Espíritos da Luz

O espiritismo versão tupiniquim costuma disseminar uma perspectiva de “classes espirituais”, que muito se assemelha as castas indianas, com seus limites rígidos, hierarquias e diferenças morais. Cresci ouvindo as expressões “espíritos de luz”, “espíritos do bem”, “espíritos zombeteiros” (meu caso), “espíritos do mal”, “espíritos inferiores”, “espíritos das trevas”, “espíritos do Umbral”, etc., sem jamais entender exatamente como se configuraria esta estratificação espiritual.

Sabe por que os espiritualistas descrevem o mundo espiritual como sendo constituído por classes distintas – que vão das angelicais às trevosas – colocando um fosso gigantesco entra os “espíritos de luz” e os pobres coitados “espíritos do mal”? Porque na verdade é dessa forma que se estrutura ESSE mundo terreno. Para todos que olham para o mundo através de uma ótica moralista, existem diferenças de elevação espiritual entre os sujeitos deste mundo, fazendo-os pertencerem a classes distintas, as quais carregam como um rótulo. Infelizmente, não se dão conta que o que é percebido a olho desarmado é tão somente a face externa do caráter de qualquer um; a máscara cotidiana que usamos para viver em sociedade.

Nada que aparece à luz do dia é verdadeiro, mas um simulacro do verdadeiro eu que nos constitui. Desta forma criamos a fantasia de um mundo espiritual estratificado, cheio de lugares remotos, de “pouca densidade”, de luz esfuziante e alegria contagiante, em contraponto aos lugares tenebrosos, escuros e densos das “regiões umbralinas“. Esta poderia ser a exata descrição da nossa sociedade; enquanto algumas regiões são repletas de criminalidade, outras nos oferecem a sensação plena de paz e segurança.
A questão é que nossas diferenças muito pouco se relacionam a questões morais, e estão embasadas na arquitetura social, a qual se relaciona com o modelo capitalista e seu sistema de classes. As diferenças contextuais e econômicas explicam de maneira muito mais simples a diversidade entre os sujeitos.

Desta forma, como no mundo espiritual seria difícil imaginar uma sociedade capitalista, a necessidade de manter a divisão artificial em classes se impõe através do artifício da hierarquia moral. Duvido muito que este seja o modelo mais próximo da realidade. Apagados os condicionantes sociais da Terra – família, pobreza, contextos, dificuldades, oportunidades, etc – o que sobra são espíritos muito semelhantes, e não haveria razão alguma para que não estivessem próximos, compartilhando o mesmo céu – ou inferno.

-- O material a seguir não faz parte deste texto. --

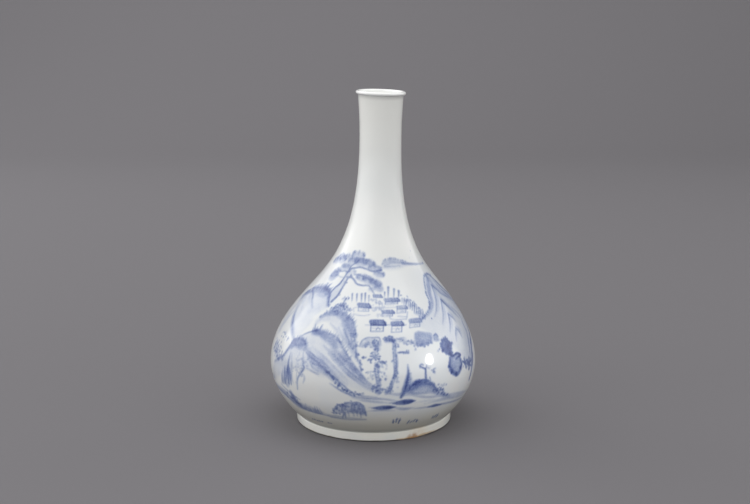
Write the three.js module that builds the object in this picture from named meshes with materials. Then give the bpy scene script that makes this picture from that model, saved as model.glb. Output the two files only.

Parto da ideia de que, se houver algum mundo espiritual, ele deverá ser muito parecido com este aqui. Afinal, seríamos tão somente a imagem imperfeita do mundo dos espíritos, nada mais justo que estes planos fossem semelhantes. Desta forma, eu me permito expandir a pergunta: quem entre nós seria considerado um “espírito de luz”?

Madre Teresa? Papa Francisco? Dona Manuela, que criou 7 filhos sozinha? Seu Francisco, bombeiro herói que salvou uma família inteira de um incêndio? Padres? Espíritas? Chico Xavier? Médicos devotados, enfermeiras carinhosas, pessoas sem “maldade” no coração? Pobres e oprimidos? Mártires cristãos? Vou além: o que é um “cidadão de bem”? Seria Jesus considerado um cidadão de bem no seu tempo? Seria São Francisco igualmente um cidadão exemplar? Mandela? Martin Luther King? Bem sabemos como os nossos “cidadãos de bem” contemporâneos têm seus armários lotados de esqueletos. Seria possível existir um critério objetivo para classificar a moral das pessoas? Quantas santidades, por nós consideradas ilibadas, não escondem máculas morais terríveis, muitas das quais jamais saberemos? Quantos criminosos não tiveram – até ao cometer seus crimes – a mais pura das intenções, desejando apenas ajudar, mas de uma forma equivocada e incorreta – que só depois descobrimos?

Quando eu vejo personalidades espíritas falando das “hordas do mal” parece que estou vendo as antigas pregações anticomunistas da minha juventude. Pior, essa perspectiva sempre nos coloca do lado dos espíritos do bem, ou dos “cidadãos de bem”, e jamais do lado daqueles a quem consideramos “do mal”.

No fundo eu acredito mesmo no que o amigo Max sempre me dizia: “Se um viajante interplanetário chegasse à Terra ficaria muito mais impressionado com nossas semelhanças do que com nossas diferenças”. A distância entre o gênio e o tolo é muito mais circunstancial do que das essências. No mundo espiritual não pode ser muito distinto: as pessoas serão muito semelhantes entre si enquanto suas diferenças se diluem na gritante similitude de virtudes e defeitos que nos unem.